Assuming the oscillation occurs because one side will evaporate more wax as it is angled downward from horizontal (and therefore become lighter... hence the oscillation), the frequency will increase because there will be less and less of a moment arm to rotate.

My Tipler physics book is way too buried to pull out but it shouldn't be that bad to equate.

 

[doublec16]

The torque on each end of the candle is given by I(alpha) where I is the moment of inertia (proportional to Mr^2, go ahead and look up the moment of inertia of a cylinder with the axis at its center) and alpha is the angular acceleration. Adding the torques cancels them out, producing an equilibrium. Now displace the candle by a small angle. The period of oscillation is proportional to the square root of I. I might be missing something here, but since the mass is proportional to the length, assuming uniform density and width, which characterizes the candle you describe, the moment of inertia is proportional to r^3, and therefore the frequency is proportional to r^(-3/2), and therefore also length^(-3/2) and not inverse length as the problem suggests.

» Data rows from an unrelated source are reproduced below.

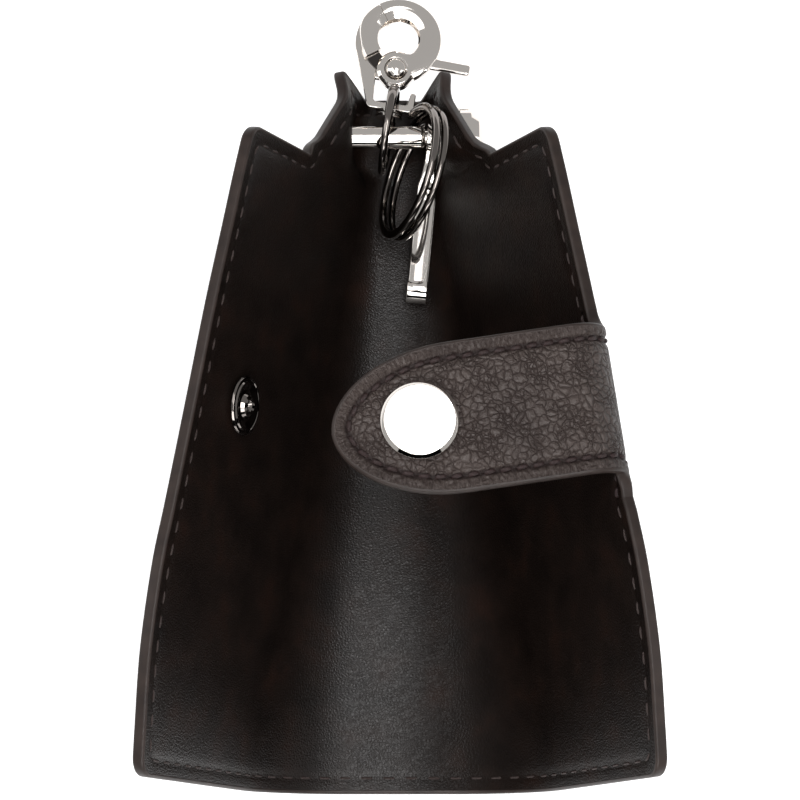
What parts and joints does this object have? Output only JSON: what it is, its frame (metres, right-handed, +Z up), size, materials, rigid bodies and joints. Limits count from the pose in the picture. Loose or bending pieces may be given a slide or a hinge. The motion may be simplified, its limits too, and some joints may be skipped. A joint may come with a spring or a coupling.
{
  "type": "key pouch",
  "caption": "Open bell-shaped leather key pouch with folding wings, a snap strap, and a neck post that carries a ring, a split ring, a key hook and a spring clasp.",
  "frame": {"origin": "on the surface it lies on, under the middle of the spine", "axes": "+Y along the spine towards the clasp, +Z up out of the open mouth, +X to the side that carries the strap"},
  "size_m": [0.0842, 0.1405, 0.0612],
  "materials": {
    "outer_leather": "pebbled dark brown-grey",
    "lining_leather": "smooth near-black with a fine grain",
    "chrome": "polished nickel or chrome plate",
    "black_nickel": "polished black nickel",
    "spring_steel": "bright spring wire"
  },
  "bodies": {
    "back": {"shell_back": "outer_leather", "lining_back": "lining_leather", "post_barrel": "chrome", "post_screw": "chrome"},
    "left_wing": {"shell_left": "outer_leather", "lining_left": "lining_leather", "snap_stud": "black_nickel", "snap_eyelet": "black_nickel"},
    "right_wing": {"shell_right": "outer_leather", "lining_right": "lining_leather"},
    "strap": {"strap_outer": "outer_leather", "strap_lining": "lining_leather", "snap_cap": "chrome", "snap_socket": "black_nickel", "snap_spring": "spring_steel"},
    "connector": {"connector_ring": "black_nickel"},
    "clasp": {"clasp_body": "chrome", "clasp_rivet": "chrome", "clasp_spring": "spring_steel"},
    "clasp_gate": {"clasp_gate": "chrome"},
    "swivel": {"swivel_barrel": "chrome"},
    "split_ring": {"split_ring": "black_nickel"},
    "key_hook": {"key_hook": "chrome", "hook_rivet": "chrome"},
    "hook_gate": {"hook_gate": "chrome"}
  },
  "joints": [
    {"name": "left_wing_fold", "type": "hinge", "parent": "back", "child": "left_wing", "pos_m": [-0.0218, -0.00014, 0.02647], "axis": [0.1468, 0.9892, 0], "range_deg": [-45, 30]},
    {"name": "right_wing_fold", "type": "hinge", "parent": "back", "child": "right_wing", "pos_m": [0.0218, -0.00014, 0.02647], "axis": [0.1468, -0.9892, 0], "range_deg": [-45, 28]},
    {"name": "strap_fold", "type": "hinge", "parent": "right_wing", "child": "strap", "pos_m": [0.03392, -0.01037, 0.05001], "axis": [-0.1468, 0.9892, 0], "range_deg": [-10, 110]},
    {"name": "connector_swing", "type": "hinge", "parent": "back", "child": "connector", "pos_m": [-0.0021, 0.0452, 0.0105], "axis": [1, 0, 0], "range_deg": [0, 8]},
    {"name": "clasp_slide", "type": "hinge", "parent": "connector", "child": "clasp", "pos_m": [-0.0021, 0.0465, 0.0107], "axis": [0.9877, -0.1564, 0], "range_deg": [0, 4]},
    {"name": "clasp_gate_opening", "type": "hinge", "parent": "clasp", "child": "clasp_gate", "pos_m": [-0.0007, 0.0578, 0.0092], "axis": [0, 0, -1], "range_deg": [0, 5], "stiffness_Nm_per_rad": 0.002, "springref_deg": -11.46},
    {"name": "swivel_turn", "type": "hinge", "parent": "clasp", "child": "swivel", "pos_m": [-0.00164, 0.05187, 0.0092], "axis": [0.1564, 0.9877, 0], "continuous": true},
    {"name": "split_ring_swing", "type": "hinge", "parent": "back", "child": "split_ring", "pos_m": [0, 0.0452, 0.0105], "axis": [-1, 0, 0], "range_deg": [0, 3]},
    {"name": "key_hook_swing", "type": "hinge", "parent": "back", "child": "key_hook", "pos_m": [0.00555, 0.0452, 0.0105], "axis": [-1, 0, 0], "range_deg": [0, 20]},
    {"name": "hook_gate_flex", "type": "hinge", "parent": "key_hook", "child": "hook_gate", "pos_m": [0.00479, 0.03733, 0.00676], "axis": [0.9954, -0.0958, 0], "range_deg": [0, 6], "stiffness_Nm_per_rad": 0.001, "springref_deg": -8.59}
  ]
}
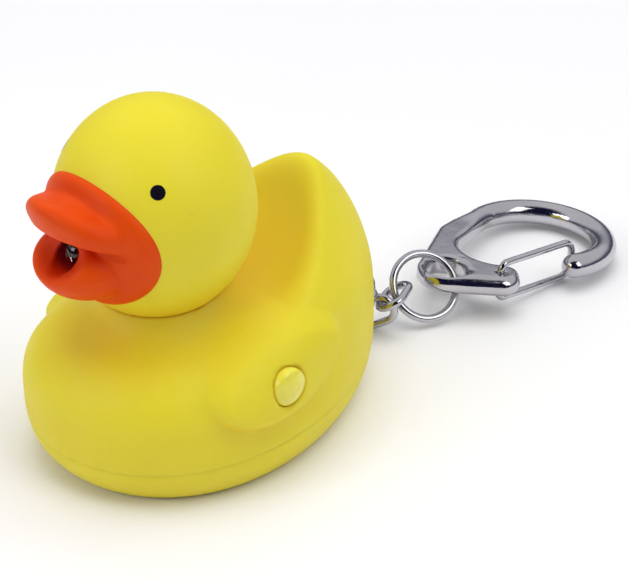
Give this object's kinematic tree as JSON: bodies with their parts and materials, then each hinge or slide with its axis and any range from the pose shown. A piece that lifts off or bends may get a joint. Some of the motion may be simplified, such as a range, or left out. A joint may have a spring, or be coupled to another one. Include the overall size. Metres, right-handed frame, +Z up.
{
  "type": "duck keychain with light",
  "caption": "Toy duck keychain with a light in its beak, a push button on one wing, a sealed sound module, a short chain and a wire-gate snap hook.",
  "frame": {"origin": "centre of the flat base face of the duck, on the surface it stands on", "axes": "+Z up, the duck faces -Y, the chain and hook leave along +Y, the push button is on the +X side"},
  "size_m": [0.0343, 0.0876, 0.0424],
  "materials": {
    "yellow_vinyl": "matte moulded yellow",
    "button_yellow": "smooth lighter yellow",
    "beak_orange": "satin orange red",
    "eye_black": "gloss black paint",
    "led_clear": "clear lens",
    "chrome_metal": "nickel-chrome plate",
    "steel": "plain steel",
    "board_brown": "phenolic board",
    "black_plastic": "black moulding",
    "cradle_white": "natural white moulding",
    "wire_red_black": "insulated wire"
  },
  "bodies": {
    "duck": {"body_shell": "yellow_vinyl", "base_cover": "yellow_vinyl", "cover_screws": "steel", "head_shell": "yellow_vinyl", "beak": "beak_orange", "eye_left": "eye_black", "eye_right": "eye_black", "led": "led_clear", "led_leads": "steel", "led_wires": "wire_red_black", "circuit_board": "board_brown", "sound_chip": "black_plastic", "switch_body": "black_plastic", "speaker_frame": "steel", "speaker_cone": "black_plastic", "speaker_wires": "wire_red_black", "cell_cradle": "cradle_white", "cell_1": "steel", "cell_2": "steel", "cell_3": "steel", "contact_positive": "steel", "contact_negative": "steel", "power_wires": "wire_red_black", "tail_eyelet": "chrome_metal"},
    "button": {"button": "button_yellow"},
    "plunger": {"switch_plunger": "black_plastic"},
    "link_1": {"chain_link_1": "chrome_metal"},
    "link_2": {"chain_link_2": "chrome_metal"},
    "link_3": {"chain_link_3": "chrome_metal"},
    "ring": {"jump_ring": "chrome_metal"},
    "hook": {"hook_body": "chrome_metal"},
    "gate": {"gate_wire": "chrome_metal"}
  },
  "joints": [
    {"name": "button_press", "type": "slide", "parent": "duck", "child": "button", "axis": [-1, 0, 0], "range_m": [0, 0.0004], "stiffness_N_per_m": 300},
    {"name": "switch_press", "type": "slide", "parent": "duck", "child": "plunger", "axis": [-1, 0, 0], "range_m": [0, 0.0004]},
    {"name": "eyelet_swing", "type": "hinge", "parent": "duck", "child": "link_1", "pos_m": [-0.00073, 0.02541, 0.006], "axis": [0.8746, 0.4848, 0], "range_deg": [-15, 70]},
    {"name": "link_2_swing", "type": "hinge", "parent": "link_1", "child": "link_2", "pos_m": [-0.00104, 0.02569, 0.00195], "axis": [0.3196, -0.9272, 0.1953], "range_deg": [-60, 5]},
    {"name": "link_3_swing", "type": "hinge", "parent": "link_2", "child": "link_3", "pos_m": [0.00193, 0.02712, 0.00446], "axis": [0.6359, 0.3432, -0.6912], "range_deg": [-10, 60]},
    {"name": "ring_swing", "type": "hinge", "parent": "link_3", "child": "ring", "pos_m": [-0.00072, 0.02958, 0.0039], "axis": [-0.0237, -0.9657, -0.2587], "range_deg": [-15, 30]},
    {"name": "hook_swing", "type": "hinge", "parent": "ring", "child": "hook", "pos_m": [0.00288, 0.03719, 0.00458], "axis": [-0.6445, 0.1107, 0.7565], "range_deg": [-10, 15]},
    {"name": "gate_open", "type": "hinge", "parent": "hook", "child": "gate", "pos_m": [0.0074, 0.04079, 0.00421], "axis": [0, 0.1045, 0.9945], "range_deg": [0, 35], "stiffness_Nm_per_rad": 0.002}
  ],
  "couplings": [
    {"joint": "switch_press", "follows": "button_press", "ratio": 1}
  ]
}
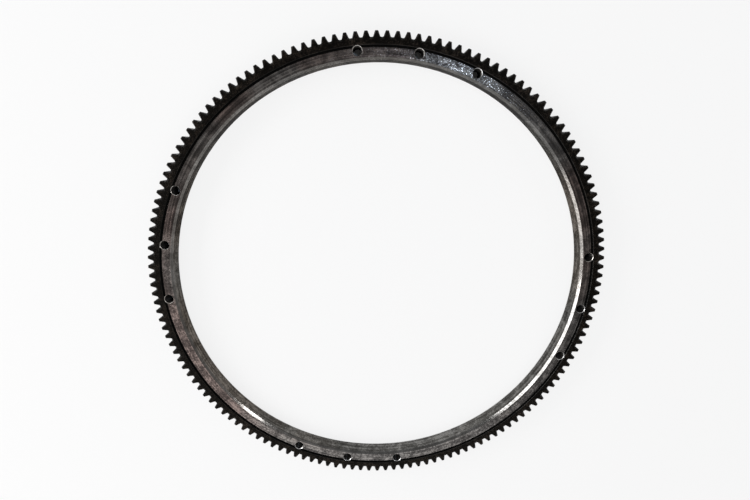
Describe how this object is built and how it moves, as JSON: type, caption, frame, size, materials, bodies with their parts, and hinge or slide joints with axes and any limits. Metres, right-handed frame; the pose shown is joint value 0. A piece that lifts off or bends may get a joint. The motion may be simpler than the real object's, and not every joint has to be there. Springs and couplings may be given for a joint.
{
  "type": "flywheel ring gear",
  "caption": "Toothed steel ring for an engine flywheel, with a stepped flange, a bevelled bore and tapped holes.",
  "frame": {"origin": "on the ring axis, in the plane of the back face", "axes": "+Z along the ring axis, out of the stepped front face; one group of holes is centred 45 degrees from +X"},
  "size_m": [0.4845, 0.4845, 0.018],
  "materials": {
    "ring_steel": "satin"
  },
  "bodies": {
    "root": {"ring_gear": "ring_steel"}
  },
  "joints": []
}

Anyway, since the exponent is negative, the frequency will increase with decreasing length.

 

[RossGr]

Seems to me that the burn rate will vary if the end is up or down, I think the lower end will burn/melt faster, but that means it will become shorter/lighter then ossiclate to the upper postion, where upon the other ends starts burning faster. Thus the osillations.

EDIT:
Opps, sorry, just saw merlocka's post, he beat me to it! The moment of inertia post above may well be exatly correct, sorry a bit hard to follow. Think of it like a form of simple pendulum where period of ossilation goes like the lenght. since period in inverse of frequecy the frequency is inverly porportional to lenght.